The team is usually asked to focus on urban search and rescue, but this time has been asked to bring water rescue resources. That means fitting four flat-bottom boats, motors and other marine supplies into the mix.
Every inch counts as it is when filling the two semis and one box truck the team was set to bring, said Copsey, who will be one of the semi drivers.
Add the water rescue equipment, and that process is even trickier, Copsey said.
“Our load has never been configured to have that in it,” he said. “This is a different gig for us.”
Pierce County sheriff’s Sgt. Trent Stephens, who has one teenage son in New York and another in Philadelphia, was one of those waiting to deploy Wednesday. Both sons are safe, he said.
When the team hits the ground, he’ll be a logistics specialist, helping to coordinate supplies and equipment.
The FEMA teams are important to help relieve first responders, he said, who he imagines have been working 12- to 20-hour shifts.
“No sleep, no nothing,” he said.
The Washington team members likely will be working 12-hour shifts themselves, with two rotations relieving each other.
Stephens had been at the department since Tuesday helping load the trucks, he said.
The team travels with everything it needs to be self-sustaining for two weeks, including food, housing and a physician.
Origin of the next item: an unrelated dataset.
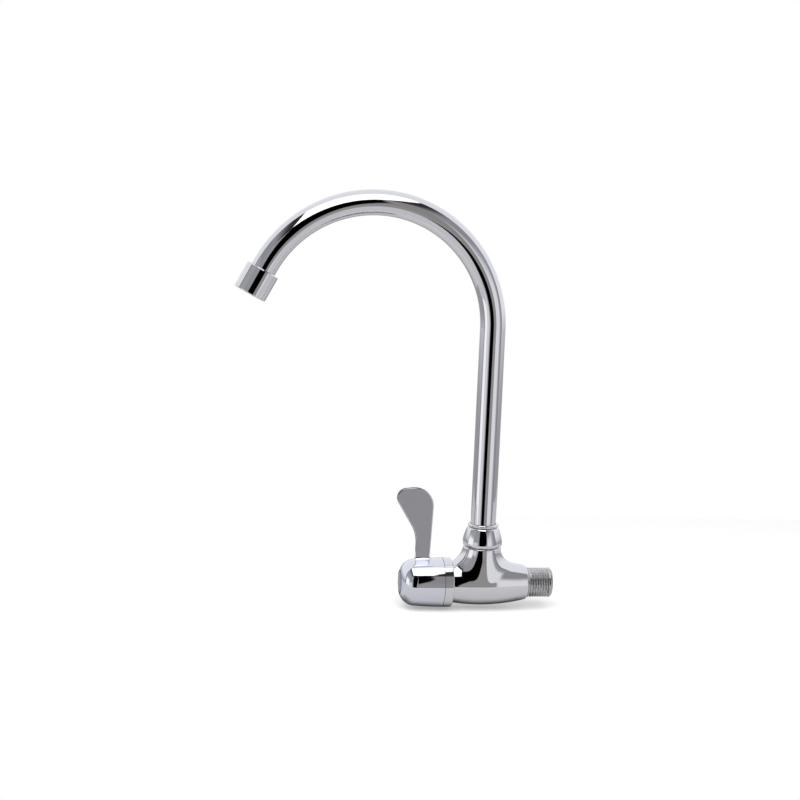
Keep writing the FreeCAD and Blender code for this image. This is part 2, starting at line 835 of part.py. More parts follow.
def lever_handle():
    """Hub and paddle in one casting, hollow behind, with a splined boss and a button recess."""
    body = new_body("lever_handle")
    blade = pad(body, "paddle", paddle_sketch(body), D.paddle_thickness, both_sides=True)
    face = D.paddle_thickness.value / 2

    def on_a_face(edge):
        box = edge.BoundBox
        return box.YLength < TOLERANCE and abs(abs(box.Center.y) - face) < TOLERANCE

    fillet(body, "paddle_round", blade, edges_where(blade, on_a_face), D.paddle_edge_round)

    shell = new_sketch(body, "shell")
    outline(shell, [
        (-HUB_FRONT, 0),
        (-HUB_BACK, 0),
        (-HUB_BACK, SHROUD_RADIUS),
        (D.hub_corner - HUB_FRONT, HUB_FRONT_RADIUS),
        (-HUB_FRONT, HUB_FRONT_RADIUS - D.hub_corner),
    ], arcs={2: (D.hub_crown, False), 3: (D.hub_corner, False)})
    hub = turn(body, "hub", shell)

    def at_root(edge):
        box = edge.BoundBox
        near = box.ZMin > SHROUD_RADIUS.value - D.root_fillet.value
        near = near and box.ZMax < SHROUD_RADIUS.value + TOLERANCE
        return near and max(abs(box.YMin), abs(box.YMax)) < face + TOLERANCE

    fillet(body, "paddle_root", hub, edges_where(hub, at_root), D.root_fillet)

    boss_back = SPLINE_START + D.joint_gap
    hollow = new_sketch(body, "hollow")
    inside = SHROUD_RADIUS - D.hub_wall
    outline(hollow, [
        (CLEAR - HUB_BACK, 0),
        (CLEAR - HUB_BACK, inside),
        (-WEB_BACK, inside),
        (-WEB_BACK, D.boss_radius),
        (-boss_back, D.boss_radius),
        (-boss_back, 0),
    ])
    turn(body, "cavity", hollow, kind="Groove")
    bore = new_sketch(body, "bore")
    socket = D.spline_radius + D.running_gap
    hole = D.screw_radius + D.loose_gap
    outline(bore, [
        (CLEAR - boss_back, 0),
        (CLEAR - boss_back, socket),
        (-SPLINE_END - D.joint_gap, socket),
        (-SPLINE_END - D.joint_gap, hole),
        (-WEB_FRONT, hole),
        (-WEB_FRONT, D.counterbore_radius),
        (-BUTTON_SEAT, D.counterbore_radius),
        (-BUTTON_SEAT, D.button_radius + D.loose_gap),
        (-HUB_FRONT - CLEAR, D.button_radius + D.loose_gap),
        (-HUB_FRONT - CLEAR, 0),
    ])
    turn(body, "bores", bore, kind="Groove")

    tooth = new_sketch(body, "tooth", role="YZ_Plane", out=-SPLINE_END)
    tip = D.spline_radius - D.spline_depth + D.loose_gap
    root = socket + D.loose_gap
    outline(tooth, [(0, tip), (root - tip, root), (tip - root, root)])
    first = pad(body, "spline", tooth, SPLINE_END - boss_back)
    repeat_round(body, "splines", tooth, first, SPLINE_TEETH)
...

It’s possible they’d stay longer with replenished supplies.
“We have a broad range of experience, so when we drop into any situation, we can deploy and do what we need to do immediately,” Stephens said.
On Wednesday, team members were checking into the Department of Emergency Management in Tacoma, where they each have a bin of supplies stored with their name on it.
They aren’t boxes used often.
“We don’t get deployed much up here,” Copsey said. “It has to be a pretty major disaster.”